» AIM OF THE TASK: Check every line for the word "code" and state how many lines have it. Reply with the number alone.

» RECORDS SUPPLIED:
___

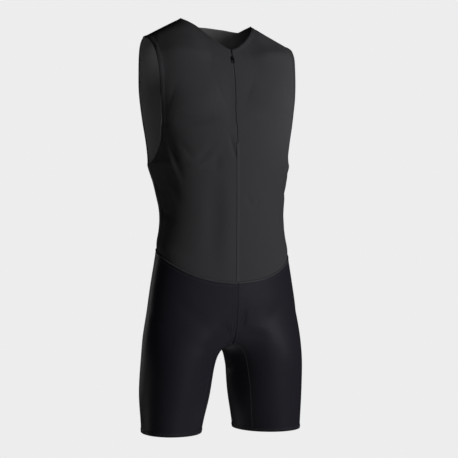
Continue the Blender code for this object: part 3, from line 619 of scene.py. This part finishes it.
def knit_group():
    """Wales and courses of a fine knit: a height and a tone, from a place in metres."""
    if "Fine knit" in bpy.data.node_groups:
        return bpy.data.node_groups["Fine knit"]
    tree = bpy.data.node_groups.new("Fine knit", "ShaderNodeTree")
    face = tree.interface
    face.new_socket("Place", in_out="INPUT", socket_type="NodeSocketVector")
    face.new_socket("Wales per metre", in_out="INPUT", socket_type="NodeSocketFloat")
    face.new_socket("Courses per metre", in_out="INPUT", socket_type="NodeSocketFloat")
    face.new_socket("Height", in_out="OUTPUT", socket_type="NodeSocketFloat")
    face.new_socket("Tone", in_out="OUTPUT", socket_type="NodeSocketFloat")
    nodes, links = tree.nodes, tree.links
    inside = nodes.new("NodeGroupInput")
    outside = nodes.new("NodeGroupOutput")
    split = nodes.new("ShaderNodeSeparateXYZ")
    links.new(inside.outputs["Place"], split.inputs[0])

    def math_node(operation, first, second=None):
        node = nodes.new("ShaderNodeMath")
        node.operation = operation
        for socket, value in zip(node.inputs, (first, second)):
            if value is None:
                continue
            if isinstance(value, (int, float)):
                socket.default_value = value
            else:
                links.new(value, socket)
        return node.outputs[0]

    wales = math_node("MULTIPLY", split.outputs["X"], inside.outputs["Wales per metre"])
    wave = math_node("PINGPONG", wales, 0.5)
    rounded = math_node("SINE", math_node("MULTIPLY", wave, math.pi))
    slant = math_node("MULTIPLY", wave, 1.3)
    courses = math_node("MULTIPLY", split.outputs["Y"], inside.outputs["Courses per metre"])
    courses = math_node("ADD", courses, slant)
    loops = math_node("SINE", math_node("MULTIPLY", courses, math.tau))
    loops = math_node("MULTIPLY_ADD", loops, 0.5)
    height = math_node("ADD", math_node("MULTIPLY", rounded, 0.7), math_node("MULTIPLY", loops, 0.3))
    links.new(height, outside.inputs["Height"])
    noise = nodes.new("ShaderNodeTexNoise")
    noise.inputs["Scale"].default_value = 420.0
    noise.inputs["Detail"].default_value = 2.0
    links.new(inside.outputs["Place"], noise.inputs["Vector"])
    links.new(noise.outputs["Fac"], outside.inputs["Tone"])
    return tree


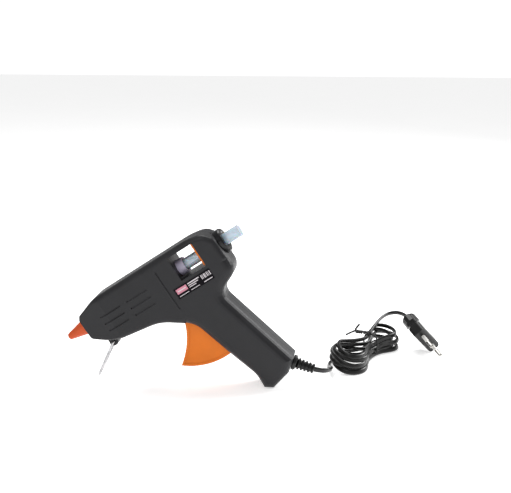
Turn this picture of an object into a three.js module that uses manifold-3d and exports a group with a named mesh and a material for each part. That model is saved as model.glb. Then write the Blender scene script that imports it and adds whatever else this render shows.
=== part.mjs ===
// A 60 W hot-melt glue gun for 11 mm sticks, standing on its wire stand and the foot of its grip,
// with its flat mains cord folded into a tied hank beside it. Millimetres, +Z up, table at z = 0.
//
// The gun is drawn lying along its barrel: s runs from the nozzle tip to the rear, n is square to
// it (up), and y is across, with the left side at -y. The group "gun" then turns it nose down.
import * as THREE from 'three';
import { mergeVertices } from 'three/addons/utils/BufferGeometryUtils.js';
import Module from 'manifold-3d';

const wasm = await Module();
wasm.setup();

// Driving dimensions
const TILT = THREE.MathUtils.degToRad(33.6); // nose down, when it stands on its wire stand
const STANDING_MIDDLE = 118.75; // from the nozzle tip to the middle of the standing gun
const FOOT_HEEL = [146.2, -142.5]; // rear edge of the flat foot of the grip, in s and n
const FOOT_LENGTH = 9;
const HALF_WIDTH = 17;
const NOSE_FACE = 24;
const NOSE_HALF_WIDTH = 13.5;
const WALL = 2.2;
const SEAM = 0.15; // half the joint line between the two housing halves
const BARREL_EDGE = 5; // rounding of the barrel's long edges
const GRIP_EDGE = 8;
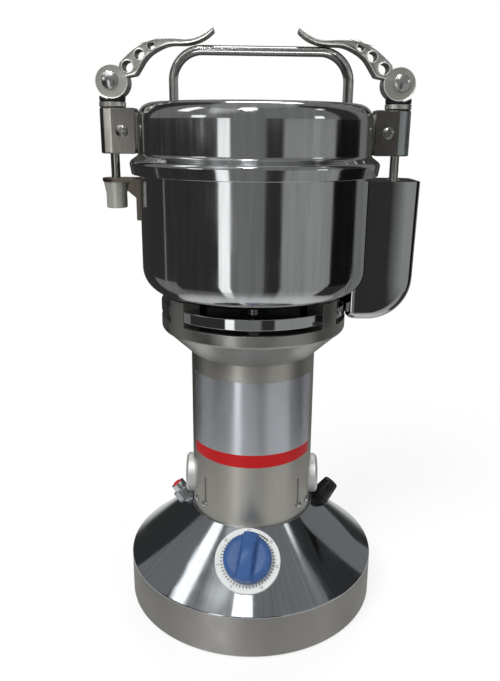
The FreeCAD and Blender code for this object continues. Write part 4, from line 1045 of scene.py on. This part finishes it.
# ---------------------------------------------------------------- stage
# The metal reflects a painted room that only glossy rays see: a low round wall of upright flats close to
# the set, a high loft around it, and plain cards that stand or hang inside them.
WHITE = "#FFFFFF"
FLOOR_SIZE = 8.0
ROOM_FOOT = -0.05
WALL_R, WALL_TOP = 0.4, 0.335
LOFT_R, LOFT_TOP = 2.0, 5.6
# one tone above a height, which the low wall never reaches, and one on the floor close to the object
UPPER_TONE, NEAR_TONE = "#989898", "#D0D0D0"
WALL_FADE, LOFT_FADE = 9.0, 5.4
# strength of the white world as light on the object
WORLD_LIGHT = 0.38

# greys of the painted flats and cards
BLACK_FLAT, DARK_FLAT, GREY_FLAT, PALE_FLAT = "#181818", "#383838", "#808080", "#A0A0A0"
# width in degrees of the soft seam between two flats
SEAM = 2.0
# flats of the wall and the loft: azimuth off the front at which each begins, towards the right, and grey
WALL_FLATS = (
    (-180.0, DARK_FLAT), (-30.0, WHITE), (-20.0, GREY_FLAT), (10.0, DARK_FLAT), (25.0, PALE_FLAT),
    (75.0, BLACK_FLAT), (110.0, GREY_FLAT), (130.0, DARK_FLAT),
)
LOFT_FLATS = (
    (-180.0, GREY_FLAT), (-150.0, DARK_FLAT), (-115.0, GREY_FLAT), (85.0, DARK_FLAT), (115.0, GREY_FLAT),
)

# distances at which the cards stand: beside the base, by the wall and by the loft
BY_BASE, BY_WALL, BY_LOFT = 0.2, 0.385, 1.95
# top of the slim card, below the lid
LEDGE = 0.285
# cards: distance, azimuth and half width in degrees, foot and top in metres, strength, tone
CARDS = (
    (BY_WALL, -90.0, 0.7, 0.0, LEDGE, 1.0, PALE_FLAT),
    (BY_WALL, -26.0, 5.0, 0.0, WALL_TOP, 1.5, WHITE),
    (BY_BASE, -130.0, 28.0, 0.02, 0.2, 1.0, DARK_FLAT),
    (BY_BASE, -87.0, 16.0, 0.05, 0.19, 1.0, GREY_FLAT),
    (BY_BASE, 82.0, 16.0, 0.05, 0.165, 1.0, DARK_FLAT),
    (BY_BASE, 122.0, 24.0, 0.055, 0.2, 1.0, GREY_FLAT),
    (BY_LOFT, -80.0, 8.0, 1.6, 3.2, 2.0, WHITE),
    (BY_LOFT, -10.0, 18.0, 2.9, 5.2, 2.2, WHITE),
    (BY_LOFT, 85.0, 5.0, 2.3, 2.75, 1.6, WHITE),
    (BY_LOFT, -53.0, 7.0, 0.5, 0.9, 1.8, WHITE),
    (BY_LOFT, 61.0, 5.0, 0.5, 0.9, 1.8, WHITE),
)

# soft lamps: name, place, size and power; all aim at the middle of the object
LAMPS = (
    ("key_lamp", (-1.56, -2.08, 3.12), 1.3, 100.0),
    ("fill_lamp", (2.34, -1.56, 2.34), 1.6, 24.0),
    ("small_lamp", (-0.05, -0.37, 0.74), 0.05, 0.5),
    ("back_lamp", (0.26, 2.08, 3.12), 1.6, 40.0),
)
LAMP_AIM = Vector((0.0, 0.0, 0.18))

# camera: place, turn down from level and roll in degrees, lens, and shift in pixels of the render's height
CAMERA_PLACE = (0.0, -0.4392, 0.3155)
CAMERA_DOWN, CAMERA_ROLL = 16.9, 0.56
CAMERA_LENS = 36.476
CAMERA_SHIFT, RENDER_HEIGHT = -3.1, 681.0


def painted(name):
    """A new material with an empty node tree."""
    material = bpy.data.materials.new(name)
    material.use_nodes = True
    material.node_tree.nodes.clear()
    return material, material.node_tree


def seen_by_eye(tree):
    """Light path, and 1 for camera, glossy and transmission rays."""
    path = add_node(tree, "ShaderNodeLightPath")
    seen = add_node(tree, "ShaderNodeMath", {"operation": "MAXIMUM"},
                    links={0: (path, "Is Camera Ray"), 1: (path, "Is Glossy Ray")})
    shown = add_node(tree, "ShaderNodeMath", {"operation": "MAXIMUM"},
                     links={0: (seen, "Value"), 1: (path, "Is Transmission Ray")})
    return path, shown


def room_azimuth(tree):
    """Object coordinates, their axes, and the share of a full turn from the back, through the left."""
    coords = add_node(tree, "ShaderNodeTexCoord")
    split = add_node(tree, "ShaderNodeSeparateXYZ", links={"Vector": (coords, "Object")})
    front = add_node(tree, "ShaderNodeMath", {"operation": "MULTIPLY"}, {1: -1.0}, {0: (split, "Y")})
    turn = add_node(tree, "ShaderNodeMath", {"operation": "ARCTAN2"},
                    links={0: (split, "X"), 1: (front, "Value")})
    share = add_node(tree, "ShaderNodeMapRange",
                     values={"From Min": -math.pi, "From Max": math.pi, "To Min": 0.0, "To Max": 1.0},
                     links={"Value": (turn, "Value")})
    return coords, split, share


def tone_ramp(tree, share, flats):
    """Flats around the room, each from its azimuth off the front to the next one's, with soft seams."""
    ramp = add_node(tree, "ShaderNodeValToRGB", links={"Fac": (share, "Result")})
    stops = ramp.color_ramp.elements
    while len(stops) > 1:
        stops.remove(stops[0])
    stops[0].position = 0.0
    stops[0].color = opaque(from_hex(flats[0][1]))
    ends = [start for start, _ in flats[1:]] + [180.0 + SEAM]
    for (start, tone), end in zip(flats, ends):
        for azimuth in (start, end - SEAM):
            stop = stops.new((azimuth + 180.0) / 360.0)
            stop.color = opaque(from_hex(tone))
    return ramp


def pale_floor():
    """Matt white board that takes the object's shadow; metal sees the wall's tones further out."""
    material, tree = painted("white painted board")
    path, shown = seen_by_eye(tree)
    coords, _, turn = room_azimuth(tree)
    away = add_node(tree, "ShaderNodeVectorMath", {"operation": "LENGTH"},
                    links={"Vector": (coords, "Object")})
    fade = add_node(tree, "ShaderNodeMapRange", {"interpolation_type": "SMOOTHSTEP"},
                    {"From Min": 0.1, "From Max": 0.55, "To Min": 0.8, "To Max": 1.0},
                    {"Value": (away, "Value")})
    share = add_node(tree, "ShaderNodeMath", {"operation": "MULTIPLY"},
                     links={0: (shown, "Value"), 1: (fade, "Result")})
    far = add_node(tree, "ShaderNodeMapRange", {"interpolation_type": "SMOOTHSTEP"},
                   {"From Min": 0.14, "From Max": 0.3, "To Min": 0.0, "To Max": 1.0},
                   {"Value": (away, "Value")})
    room = add_node(tree, "ShaderNodeMix", {"data_type": "RGBA"}, {"A": opaque(from_hex(NEAR_TONE))},
                    {"Factor": (far, "Result"), "B": (tone_ramp(tree, turn, WALL_FLATS), "Color")})
    tone = add_node(tree, "ShaderNodeMix", {"data_type": "RGBA"}, {"B": opaque(from_hex(WHITE))},
                    {"Factor": (path, "Is Camera Ray"), "A": (room, "Result")})
    paint = add_node(tree, "ShaderNodeBsdfDiffuse", values={"Color": opaque(from_hex("#F4F4F4"))})
    glow = add_node(tree, "ShaderNodeEmission", values={"Strength": 1.0},
                    links={"Color": (tone, "Result")})
    mix = add_node(tree, "ShaderNodeMixShader",
                   links={0: (share, "Value"), 1: (paint, "BSDF"), 2: (glow, "Emission")})
    add_node(tree, "ShaderNodeOutputMaterial", links={"Surface": (mix, "Shader")})
    return material


def room_finish(name, tones, fade):
    """Painted flats as metal shows them: upright bands, and one tone above the height fade."""
    material, tree = painted(name)
    _, split, share = room_azimuth(tree)
    above = add_node(tree, "ShaderNodeMapRange", {"interpolation_type": "SMOOTHSTEP"},
                     {"From Min": 0.9 * fade, "From Max": fade, "To Min": 0.0, "To Max": 1.0},
                     {"Value": (split, "Z")})
    room = add_node(tree, "ShaderNodeMix", {"data_type": "RGBA"}, {"B": opaque(from_hex(UPPER_TONE))},
                    {"Factor": (above, "Result"), "A": (tone_ramp(tree, share, tones), "Color")})
    glow = add_node(tree, "ShaderNodeEmission", values={"Strength": 1.0},
                    links={"Color": (room, "Result")})
    add_node(tree, "ShaderNodeOutputMaterial", links={"Surface": (glow, "Emission")})
    return material


def card_finish(strength, tone):
    """Plain card lit from behind."""
    material, tree = painted("lit panel")
    glow = add_node(tree, "ShaderNodeEmission",
                    values={"Color": opaque(from_hex(tone)), "Strength": strength})
    add_node(tree, "ShaderNodeOutputMaterial", links={"Surface": (glow, "Emission")})
    return material


def shown_in_gloss(obj):
    """Stage piece that only reflections see."""
    obj.visible_camera = False
    obj.visible_diffuse = False
    obj.visible_shadow = False
    obj.visible_transmission = False


def room_wall(name, radius, top, tones, fade, cap):
    """Round wall about the set; above the height fade it has one tone."""
    bpy.ops.object.select_all(action="DESELECT")
    bpy.ops.mesh.primitive_cylinder_add(
        vertices=96, radius=radius, depth=top - ROOM_FOOT, end_fill_type=cap,
        location=(0.0, 0.0, (ROOM_FOOT + top) / 2.0))
    room = bpy.context.object
    room.name = name
    bpy.ops.object.transform_apply(location=True, rotation=False, scale=False)
    room.data.materials.append(room_finish("painted flats of " + name, tones, fade))
    shown_in_gloss(room)


def lit_card(radius, azimuth, half, foot, top, strength, tone):
    """Upright card that faces the set."""
    turn = math.radians(azimuth)
    bpy.ops.object.select_all(action="DESELECT")
    bpy.ops.mesh.primitive_plane_add(
        size=1.0, location=(radius * math.sin(turn), -radius * math.cos(turn), (foot + top) / 2.0),
        rotation=(math.radians(90.0), 0.0, turn))
    card = bpy.context.object
    card.name = "lit_panel"
    card.scale = (2.0 * radius * math.tan(math.radians(half)), top - foot, 1.0)
    card.data.materials.append(card_finish(strength, tone))
    shown_in_gloss(card)


def lamp(name, place, size, power):
    """Square soft lamp aimed at the object."""
    data = bpy.data.lights.new(name, "AREA")
    data.size = size
    data.energy = power
    obj = bpy.data.objects.new(name, data)
    bpy.context.scene.collection.objects.link(obj)
    obj.location = place
    obj.rotation_euler = (LAMP_AIM - Vector(place)).to_track_quat("-Z", "Y").to_euler()


def pale_world(world):
    """White all around: full strength to the eye and in gloss, less as light on the object."""
    world.use_nodes = True
    tree = world.node_tree
    background = tree.nodes["Background"]
    _, shown = seen_by_eye(tree)
    strength = add_node(tree, "ShaderNodeMapRange",
                        values={"From Min": 0.0, "From Max": 1.0, "To Min": WORLD_LIGHT, "To Max": 1.0},
                        links={"Value": (shown, "Value")})
    tree.links.new(strength.outputs["Result"], background.inputs["Strength"])
    background.inputs["Color"].default_value = opaque(from_hex(WHITE))


def main_camera():
    """Camera before the lid, looking down a little, with a trace of roll."""
    data = bpy.data.cameras.new("main_camera")
    data.lens = CAMERA_LENS
    data.shift_x = CAMERA_SHIFT / RENDER_HEIGHT
    holder = bpy.data.objects.new("main_camera", data)
    bpy.context.scene.collection.objects.link(holder)
    holder.matrix_world = (Matrix.Translation(CAMERA_PLACE)
                           @ Matrix.Rotation(math.radians(90.0 - CAMERA_DOWN), 4, "X")
                           @ Matrix.Rotation(math.radians(CAMERA_ROLL), 4, "Z"))
    return holder


class AddStage(bpy.types.Operator):
    """Pale floor and world, soft lamps, painted room with its cards, and the camera"""
    bl_idname = "grinder.add_stage"
    bl_label = "Stage"

    def execute(self, context):
        bpy.ops.object.select_all(action="DESELECT")
        bpy.ops.mesh.primitive_plane_add(size=FLOOR_SIZE, location=(0.0, 0.0, 0.0))
        floor = context.object
        floor.name = "floor"
        floor.data.materials.append(pale_floor())
        context.scene.world = bpy.data.worlds.new("pale room")
        pale_world(context.scene.world)
        room_wall("studio_wall", WALL_R, WALL_TOP, WALL_FLATS, WALL_FADE, "NOTHING")
        room_wall("studio_loft", LOFT_R, LOFT_TOP, LOFT_FLATS, LOFT_FADE, "NGON")
        for card in CARDS:
            lit_card(*card)
        for each in LAMPS:
            lamp(*each)
        context.scene.camera = main_camera()
        context.scene.view_settings.view_transform = "Standard"
        return {"FINISHED"}


# ---------------------------------------------------------------- add-on
STEPS = (AddBase, AddMotorTube, AddLabel, AddNeck, AddBowl, AddLid, AddLidHandle, AddSideHandle,
         AddBracket, AddClamps, AddTimer, AddSideControls, AddInside, AddStage)


class GrinderPanel(bpy.types.Panel):
    """Buttons for the grinder's pieces"""
    bl_idname = "VIEW3D_PT_grinder"
    bl_label = "Grinder"
    bl_space_type = "VIEW_3D"
    bl_region_type = "UI"
    bl_category = "Grinder"

    def draw(self, context):
        column = self.layout.column()
        for step in STEPS:
            column.operator(step.bl_idname)


CLASSES = (GrinderSizes, GrinderColours) + STEPS + (GrinderPanel,)


def register():
    for cls in CLASSES:
        bpy.utils.register_class(cls)
    bpy.types.Scene.grinder_sizes = bpy.props.PointerProperty(type=GrinderSizes)
    bpy.types.Scene.grinder_colours = bpy.props.PointerProperty(type=GrinderColours)


def unregister():
    del bpy.types.Scene.grinder_colours
    del bpy.types.Scene.grinder_sizes
    for cls in reversed(CLASSES):
        bpy.utils.unregister_class(cls)


def main():
    register()
    bpy.ops.grinder.add_base()
    bpy.ops.grinder.add_motor_tube()
    bpy.ops.grinder.add_label()
    bpy.ops.grinder.add_neck()
    bpy.ops.grinder.add_bowl()
    bpy.ops.grinder.add_lid()
    bpy.ops.grinder.add_lid_handle()
    bpy.ops.grinder.add_side_handle()
    bpy.ops.grinder.add_bracket()
    bpy.ops.grinder.add_clamps()
    bpy.ops.grinder.add_timer()
    bpy.ops.grinder.add_side_controls()
    bpy.ops.grinder.add_inside()
    bpy.ops.grinder.add_stage()


if __name__ == "__main__":
    main()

___

» THE ANSWER: 2